Record apartment construction offsets declines in Canada's largest cities, keeping 2023 starts stable
In 2023, Canada's largest cities witnessed a notable surge in apartment construction, particularly in Toronto, Vancouver, and Calgary, which significantly compensated for the declines seen in single-detached and semi-detached homes.
This trend has resulted in the overall level of new home construction in Canada's six largest census metropolitan areas (CMAs) remaining unchanged from the previous year.
The latest Housing Supply Report (HSR) by Canada Mortgage and Housing Corporation (CMHC) underscores these trends. It highlights record apartment construction levels, covering both purpose-built rentals and condominiums in Toronto, Vancouver, Calgary, and Ottawa.
However, Montréal experienced an eight-year low in this sector.
The increased proportion of purpose-built rental units in 2023 compared to historical averages underscores an unprecedented demand for rental housing. This surge is attributed to robust pre-sale activities for condominium apartments and favorable borrowing rates secured prior to 2023.
Despite this growth, the HSR points out several supply-side challenges, such as high construction and financing costs, complex development processes for larger projects, and labor shortages. These factors have extended construction timelines for all types of dwellings beyond historical averages in 2023.
The Housing Supply Report also provides detailed statistics on housing starts by dwelling type in 2023, showing the percentage change from 2022 for Canada's select CMAs. Notably, apartment constructions have seen significant increases, particularly in Vancouver with a 43.0 percent increase and a 27.9 percent overall rise in new housing units.
Conversely, cities like Montréal faced a sharp decrease in apartment constructions, contributing to a 36.9 percent overall reduction in new housing starts.
Aled ab Iorwerth, deputy chief economist for the CMHC, remarked on the situation, stating, “There were a large number of housing starts in 2023, particularly in the rental segment, which is good progress, but not enough to improve affordability.”

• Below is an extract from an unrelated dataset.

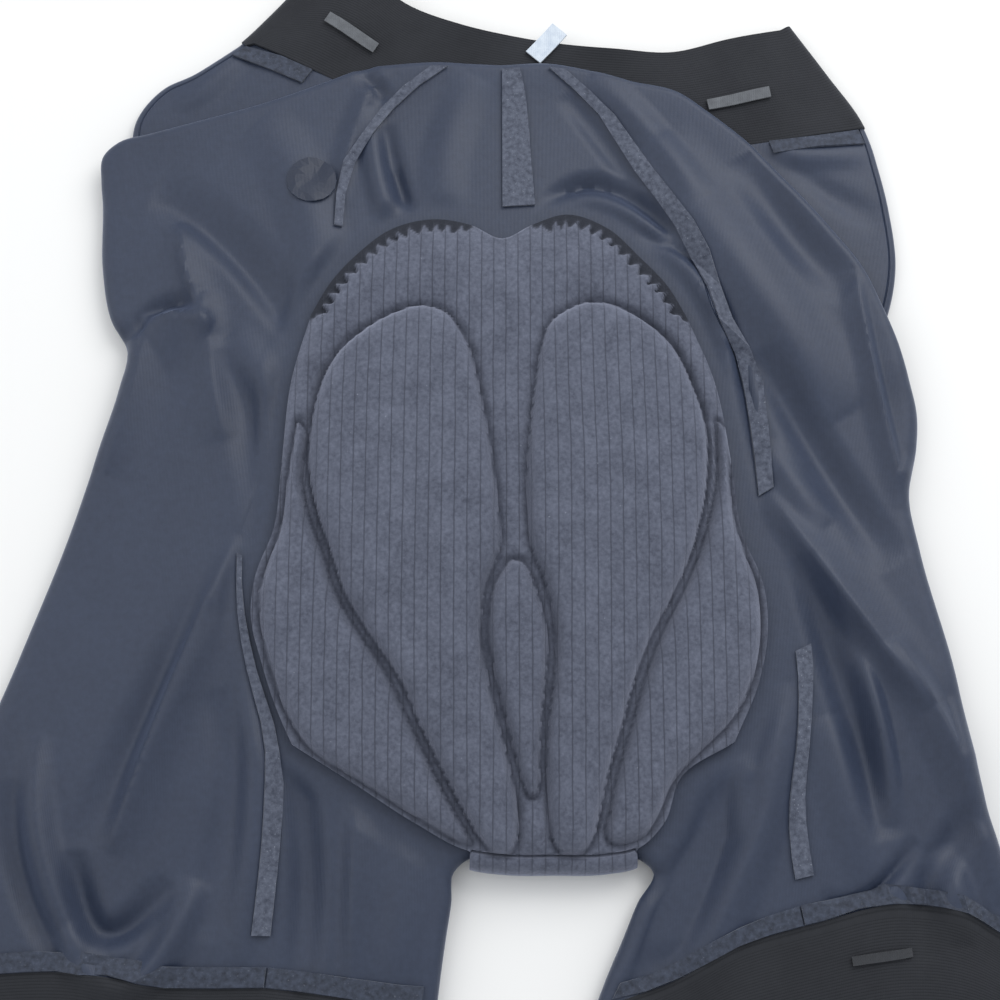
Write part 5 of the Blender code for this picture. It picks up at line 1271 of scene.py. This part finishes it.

He expressed concerns over the sustainability of these high levels of apartment construction into 2024, highlighting the potential impact of rising financing costs on the commencement of large multi-family projects.
The report also sheds light on various federal initiatives aimed at bolstering housing construction. The Apartment Construction Loan Program (ACLP), a pivotal component of the National Housing Strategy (NHS), offers low-cost loans to developers of eligible purpose-built rental projects.
With an additional $15bn in new loan funding announced for 2025–2026, the program aims to support the construction of 101,000 new rental homes by 2031-32. Additionally, recent reforms to the ACLP are set to facilitate more housing options for university students, both on and off-campus.
Moreover, the introduction of the MLI Select, a multi-unit mortgage loan insurance product, and the commitment to remove the Goods and Services Tax (GST) on new qualifying rental housing construction are steps towards addressing the housing affordability crisis.